Comparison with other European democracies reveals how far Britain has drifted from liberal norms. Germany's Federal Constitutional Court has imposed strict limits on surveillance powers, recognising their threat to democratic participation. France's Constitutional Council has struck down attempts to expand surveillance without judicial oversight. Britain, lacking a written constitution or strong constitutional court, offers citizens far weaker protection.
The Path Forward
Rolling back Britain's surveillance state requires more than technical fixes — it demands a fundamental reassessment of the relationship between citizen and state. This means ending the use of facial recognition in public spaces, requiring judicial warrants for accessing communications data, and subjecting all surveillance activities to meaningful parliamentary oversight.
It also means recognising that privacy isn't about having something to hide — it's about preserving the democratic space necessary for political opposition, investigative journalism, and social movements to function. A society where every action is monitored and recorded is not a free society, regardless of how benevolent its current rulers claim to be.
The Stakes of Inaction
The surveillance infrastructure being built today will outlast any particular government. Once established, these systems create their own constituencies — the agencies that operate them, the companies that profit from them, the politicians who claim credit for public safety.
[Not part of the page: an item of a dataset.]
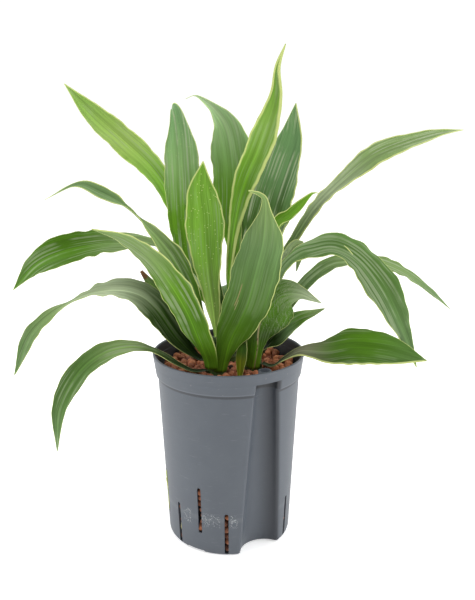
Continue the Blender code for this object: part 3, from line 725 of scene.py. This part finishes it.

Dismantling surveillance states is far harder than preventing them.
Britain stands at a crossroads: we can continue sleepwalking into an Orwellian future, or we can demand that our representatives choose democracy over the security theatre that enriches private contractors while impoverishing our civic life. The choice is ours — but only if we make it before the watchers become too powerful to watch.
The surveillance state wasn't built in a day, and it won't be dismantled without sustained political pressure — but the alternative is accepting that Britain's transformation from a democracy into a digital panopticon was simply the price of living in the 21st century.